October 21, 2019 Bible Study — The Facts and Nothing But the Facts

I am using the daily Bible reading schedule from “The Bible.net” for my daily Bible reading.

Today, I am reading and commenting on Luke 1

I love Luke’s introduction and what it tells us about what he is going to do.  Luke focused on writing what he believed (and I believe) to be a factual account of Jesus’ life.  It was more important to him that what he wrote be an accurate account of what happened than that it supported a particular belief system.  This does not mean that Luke’s belief system did not influence what he chose to record.  But it does indicate that Luke attempted to base his beliefs on the facts as he observed them.  I also believe that Luke was telling Theophilus, “of course there are not accounts about Jesus from nonbelievers.  If you saw this stuff happening and realized that it was important, you would end up as a believer.”

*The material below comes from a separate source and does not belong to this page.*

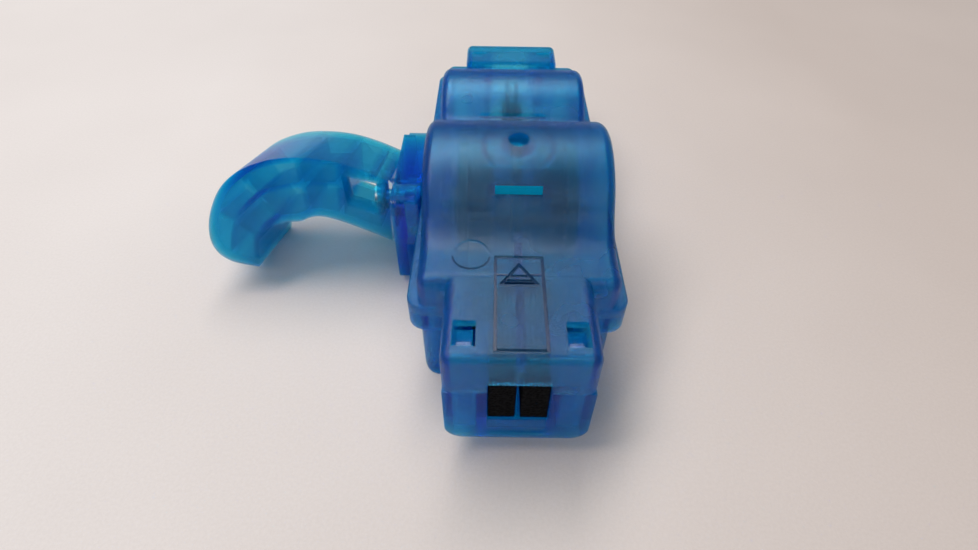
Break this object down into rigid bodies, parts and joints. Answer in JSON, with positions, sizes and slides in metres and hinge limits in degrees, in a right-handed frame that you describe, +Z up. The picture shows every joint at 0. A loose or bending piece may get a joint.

I find it interesting to compare and contrast the ways in which Zechariah and Mary reacted to the message they each received from the angel.  Neither one quite believed that what the angel told them would happen.  Yet Zechariah received a reprimand for not believing while Mary received an explanation.  Of course, that goes right along with how they expressed their lack of belief.  Zechariah asked for evidence that what the angel was telling him would happen.  Mary asked for an explanation, after essentially saying, “I know how this works, and that doesn’t apply here.”  Since Zechariah asked for a sign, he received a sign, a somewhat punitive sign, but a sign nonetheless.  Mary asked for an explanation, so that was what she got.  I want to point out that I believe that Luke included Mary’s comment about being a virgin to indicate that she was not a naive young woman who did not know how pregnancy happened.